The Committee for the Defence of Human Rights (CDHR) has joined the widespread condemnation of the police for their attacks on members of a civil society group, #OurMumuDonDu at the Millennium Park in Abuja last Tuesday, stressing that it was only peacefully expressing its opinion over the continued absence of President Muhammadu Buhari from the country.

In a statement signed by CDHR President Comrade Malachy Ugwummadu, the group described the police attacks, which resulted in varying degrees
of injuries in addition to inhalation of tear gas and other poisonous substances indiscriminately shot into the air to disperse the protesters, as “repulsively reckless and a gross abuse” of the rights of the citizens.

“Sections 39 and 40 of the Constitution of the Federal Republic of Nigeria (1999) (As Amended) clearly recognize and protect the protesters’ fundamental Rights to freely express themselves and associate,” it pointed out. “The rights to the dignity of the human person S.34(1) also came under serious siege. The attack was simply an assault on peaceful protesters causing physical injuries and destruction of personal belongings and property; it was indeed
condemnable in the strongest terms.”

CDHR said it considered the excuse of the Force Public Relations Officer (FPRO) in justification of the attacks of infiltration by hoodlums as an utterly unacceptable afterthought meant to create some defence of their misadventure.

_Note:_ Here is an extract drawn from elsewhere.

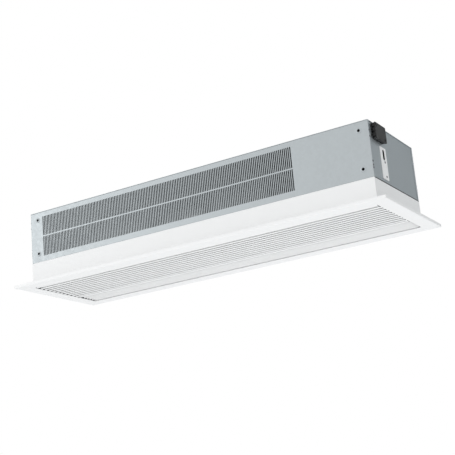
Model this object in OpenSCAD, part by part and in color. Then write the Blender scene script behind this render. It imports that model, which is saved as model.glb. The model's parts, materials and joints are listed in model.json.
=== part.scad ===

It expressed regret that after 18 years of nurturing the democratic ideals of civil rights, fundamental freedoms and rule of law, the Nigerian Police is still “manifestly despotic, uncivil and lacking in the posture of modern democratic policing which is largely intelligence based,” and called for immediate reorientation of the Force to imbibe and display more civility in their operations.

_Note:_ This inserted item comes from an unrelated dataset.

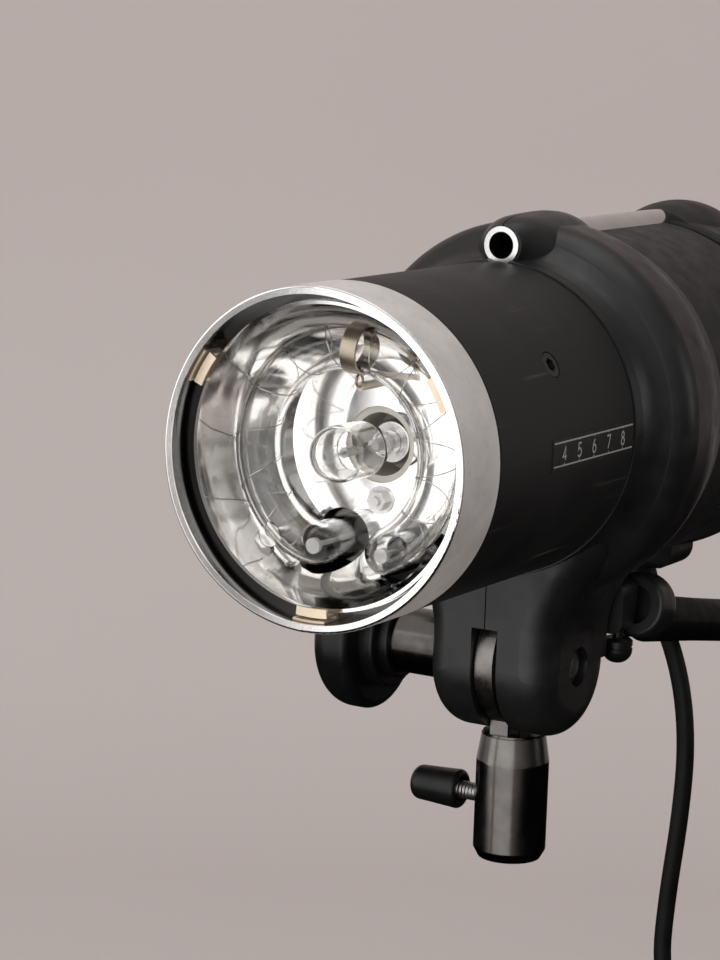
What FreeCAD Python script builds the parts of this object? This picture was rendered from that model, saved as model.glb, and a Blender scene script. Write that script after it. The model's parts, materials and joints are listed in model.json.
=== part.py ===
import FreeCAD, Part
import Sketcher
import math
import os
import re
from FreeCAD import Placement, Rotation, Vector

# A studio flash head on its stand socket: a 100 mm tube with a ring flash tube and a modelling
# lamp in front, held by a two-piece yoke that tilts on a friction disc.  Millimetres, +Z up.
# The origin is the mouth of the stand socket, the socket's axis is Z, the head points to -Y and
# tilts about X.  Head pieces are laid out from the middle of the front rim, +Y to the rear.

DIMENSIONS = [
    # placing
    ("head_height", 149.5), ("rim_ahead", 135), ("tilt_height", 67.5),
    # front collar, body tube and rear shell
    ("collar_radius", 50), ("collar_length", 21.5), ("shadow_gap", 0.8), ("rim_bore", 47.5),
    ("tube_radius", 49.75), ("tube_wall", 2), ("tube_end", 160), ("shell_radius", 57),
    ("shell_wall", 2.5), ("shell_end", 221), ("cap_start", 226), ("cap_radius", 58.4),
    ("cap_end", 286), ("panel_radius", 45),
    # reflector dish and its flat plate
    ("lip_depth", 8.3), ("lip_radius", 45), ("dish_wall", 1), ("plate_depth", 40),
    ("plate_radius", 30.4), ("lamp_hole", 11.5), ("leg_hole", 9),
    # ring flash tube
    ("ring_depth", 21.2), ("ring_radius", 30.8), ("glass_radius", 6.6), ("glass_wall", 1.2),
    ("elbow_radius", 6.9), ("leg_end", 58), ("ring_gap_half", 34.3),
    # modelling lamp
    ("lamp_tip", 8), ("lamp_radius", 8.4), ("lamp_wall", 0.9), ("lamp_base", 46),
    # yoke
    ("ring_front", 110), ("ring_rear", 160), ("crest_radius", 61.7), ("yoke_bore", 49.85),
    ("seam_half", 0.2), ("cheek_radius", 24), ("cheek_half", 22.5), ("cheek_front", 12.8),
    ("slot_half", 4.7), ("slot_top", 13.5), ("bolt_radius", 4), ("running_gap", 0.05),
    # umbrella tube
    ("umbrella_height", 54.8), ("umbrella_radius", 6), ("umbrella_bore", 4.3),
    ("umbrella_front", 111.5), ("umbrella_end", 234),
    # friction joint
    ("disc_radius", 22), ("disc_left", -4.2), ("disc_right", 2.2), ("washer_radius", 20),
    ("sleeve_radius", 11.1), ("sleeve_end", -41.8), ("knob_radius", 25.2), ("knob_end", -66.8),
    # stand socket and its thumb screw
    ("socket_radius", 12.05), ("socket_height", 42.6), ("spigot_radius", 8),
    ("spigot_depth", 32), ("thumb_height", 19.3), ("stud_radius", 3), ("thumb_gap", 6.4),
    # handle
    ("handle_side", 24.5), ("handle_start", 170.5), ("handle_drop", -67), ("handle_slope", 10.5),
    ("handle_length", 120), ("handle_radius", 8.1), ("handle_step", 4.4),
    # cable
    ("cable_radius", 3.2), ("cable_depth", 235), ("cable_side", -3.5), ("block_bottom", -66.5),
    ("block_left", -16), ("block_right", 12),
    ("coil_radius", 42), ("coil_half", 13.6),
]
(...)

"Upholding and defending the rights of citizens to fundamental Freedoms anywhere in Nigeria, CDHR urges the Police, other security agencies and State actors to refrain from all forms of Human Rights abuses and rather demonstrate reasonable commitment to addressing the disturbing security situation in the country in order to safeguard lives and property,” the group said. 

“The high incidence of mob and extra judicial killings going on in Lagos against suspected kidnappers in additionally to other security challenges across the country should be enough to preoccupy the Nigeria Police Force instead of attacking armless and innocent Nigerian citizen who are merely exercise their civic responsibilities and giving concrete expressions to the fundamental rights. It should be noted that the presumption of innocence still inures in favour of every Nigerian until otherwise established by a competent court of law in accordance with S. 36(5) of the constitution of the Federal Republic of Nigeria (1999). Understandably, events of the last few days underscores the collapse of confidence of the Nigerian people in the due process of law.”

It noted that a similar situation took place on August 10 in Lagos when a group of Akwa Ibom State indigenes generally protesting the mismanagement of the resources of their state were manhandled by the police Command, adding that the rising incidence of repression by security agents of the present administration reinforces the notion that they are gradually losing grip of the affairs in the country and must stop.

“Very many Nigerian suffered and paid dearly to retrieve these fundamental rights from the ruling political class,” CDHR warned.

“In fact, in the notorious case of IGP Vs. ANPP (2007) 18 NWLR (Pt. 1066) P. 457 the Court of Appeal struck down the Public Order Act by which judgment any Nigerian can embark on any peaceful protest or march without the permission of the Nigerian Police. The refusal of the Nigeria Police to accept this as the position of the law remains challenging to comprehend.”

It urged the security agencies and the government to respect the rights and fundamental freedom of citizens and take steps to protect lives and property.